• _Stated task_:
Each line should be copied exactly.

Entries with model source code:
[start]

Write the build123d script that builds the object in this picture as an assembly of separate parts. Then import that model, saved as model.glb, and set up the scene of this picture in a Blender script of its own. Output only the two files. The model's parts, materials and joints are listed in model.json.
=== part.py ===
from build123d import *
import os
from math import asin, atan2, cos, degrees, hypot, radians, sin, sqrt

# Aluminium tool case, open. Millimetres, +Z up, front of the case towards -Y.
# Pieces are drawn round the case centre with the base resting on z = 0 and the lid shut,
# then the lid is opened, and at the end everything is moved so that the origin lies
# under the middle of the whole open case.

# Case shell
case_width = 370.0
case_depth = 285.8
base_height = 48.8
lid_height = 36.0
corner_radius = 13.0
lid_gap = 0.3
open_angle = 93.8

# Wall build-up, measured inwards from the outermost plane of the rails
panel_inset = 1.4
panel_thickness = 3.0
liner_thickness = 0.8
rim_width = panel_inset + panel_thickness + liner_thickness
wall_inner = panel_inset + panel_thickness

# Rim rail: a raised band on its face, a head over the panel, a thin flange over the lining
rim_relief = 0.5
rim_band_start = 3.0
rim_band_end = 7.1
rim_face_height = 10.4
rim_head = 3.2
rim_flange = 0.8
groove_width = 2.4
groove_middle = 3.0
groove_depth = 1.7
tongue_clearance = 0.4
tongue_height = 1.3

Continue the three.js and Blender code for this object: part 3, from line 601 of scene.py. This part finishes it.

[end]

• _Written response_:
Write the build123d script that builds the object in this picture as an assembly of separate parts. Then import that model, saved as model.glb, and set up the scene of this picture in a Blender script of its own. Output only the two files. The model's parts, materials and joints are listed in model.json.
=== part.py ===
from build123d import *
import os
from math import asin, atan2, cos, degrees, hypot, radians, sin, sqrt

# Aluminium tool case, open. Millimetres, +Z up, front of the case towards -Y.
# Pieces are drawn round the case centre with the base resting on z = 0 and the lid shut,
# then the lid is opened, and at the end everything is moved so that the origin lies
# under the middle of the whole open case.

# Case shell
case_width = 370.0
case_depth = 285.8
base_height = 48.8
lid_height = 36.0
corner_radius = 13.0
lid_gap = 0.3
open_angle = 93.8

# Wall build-up, measured inwards from the outermost plane of the rails
panel_inset = 1.4
panel_thickness = 3.0
liner_thickness = 0.8
rim_width = panel_inset + panel_thickness + liner_thickness
wall_inner = panel_inset + panel_thickness

# Rim rail: a raised band on its face, a head over the panel, a thin flange over the lining
rim_relief = 0.5
rim_band_start = 3.0
rim_band_end = 7.1
rim_face_height = 10.4
rim_head = 3.2
rim_flange = 0.8
groove_width = 2.4
groove_middle = 3.0
groove_depth = 1.7
tongue_clearance = 0.4
tongue_height = 1.3

Continue the three.js and Blender code for this object: part 3, from line 601 of scene.py. This part finishes it.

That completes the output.